Scenario i’m Imagining. Away team on a Borg cube, with it’s shields powered down. Transporters are down but the crew are in the Queen’s chamber. The queen slowly bringing her ship back online. Would an CO/XO be right to target the bridge/chamber and destroy the queen and end the threat of a borg incursion before it starts?

Or take the Dominion War. The battle Sacrifice of Angels had the Federation start with 600 ships and end with 200 by the time they reached DS9. 2/3’s of the fleet gone in a span of 8 hours. 400 captains lead their crews into certain death. Before the battle even started, Sisko and Ross knew they were outnumbered and expected heavy casualties.

What do you think?
 
As a Starfleet captain, I suppose there are 2 scenarios in which you sacrifice your ship and crew.
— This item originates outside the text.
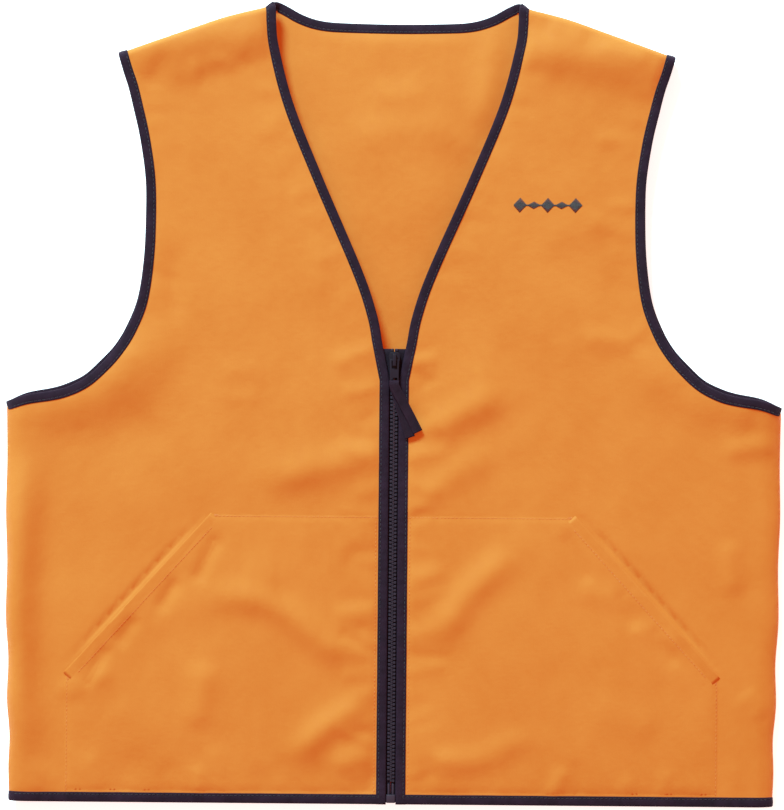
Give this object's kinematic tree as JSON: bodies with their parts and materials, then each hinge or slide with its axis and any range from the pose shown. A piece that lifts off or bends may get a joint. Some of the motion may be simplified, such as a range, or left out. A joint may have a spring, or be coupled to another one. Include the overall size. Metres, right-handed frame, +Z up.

1. In battle, when your ship is heavily damaged and there is no time to man the escape pods. An example is Star Trek First Contact, in the battle with the Borg, Worf orders ramming speed against the Cube. The Defiant suffered heavy damage and Worf could have tried to escape but the ship probably would have been destroyed in the process so he elected to sacrifice his ship and crew. As well, to prevent the ship and all its technology from falling into the hands of the enemy. Example is Let That be Your Last Battlefield, when Kirk was willing to sacrifice his ship rather than let it be controlled by an enemy.

2. The Prime Directive. A starship captain's solemn oath is to sacrifice his ship and crew rather than violate the Prime Directive.
 
"Risk is our business."

I think there isn't a single starship captain that doesn't know that he or she may have to sacrifice their vessel and crew if a situation gets bad enough. It's the option of ultimate last resort, when all other options have either been exhausted or are beyond their immediate capability...but I also think that a captain also has to do everything in his or her power to avoid having to do that if possible. At such times, it can definitely be purely a judgment call with some captains either going for it and other captains opting for survival instead (to perhaps fight another day).

Whether each call is bad or good may only be determined in hindsight and far from where the crisis went down, IMO.
 
I just rewatched Yesterday's Enterprise. Picard's decision and dilemma on whether to send the Enterprise-C back in time to certain death, was another tough decision of command I'd like to add.

Add in the bridge officer's exam from TNG "Thine Own Self". Where to pass Troi had to order someone to fulfill a duty that would certainly end in their death. Also the episode that motivated Troi to take the bridge officer's exam, "Disaster". Where Troi had to make several serious calls about the fate of the crew and ship.
 
The needs of the many outweigh the needs of the few. Those 400 ships sacrificed to retake DS9 allowed the Federation to win the war, saving billions of lives.
 
Or take the Dominion War. The battle Sacrifice of Angels had the Federation start with 600 ships and end with 200 by the time they reached DS9. 2/3’s of the fleet gone in a span of 8 hours. 400 captains lead their crews into certain death. Before the battle even started, Sisko and Ross knew they were outnumbered and expected heavy casualties.

What do you think?

There is nothing to say 400 ships were lost, all we know is that 200 ships broke through the Dominion lines, hundreds more could still have been involved in combat. Besides wasn't the standing order to make for Deep Space Nine if you broke through the lines.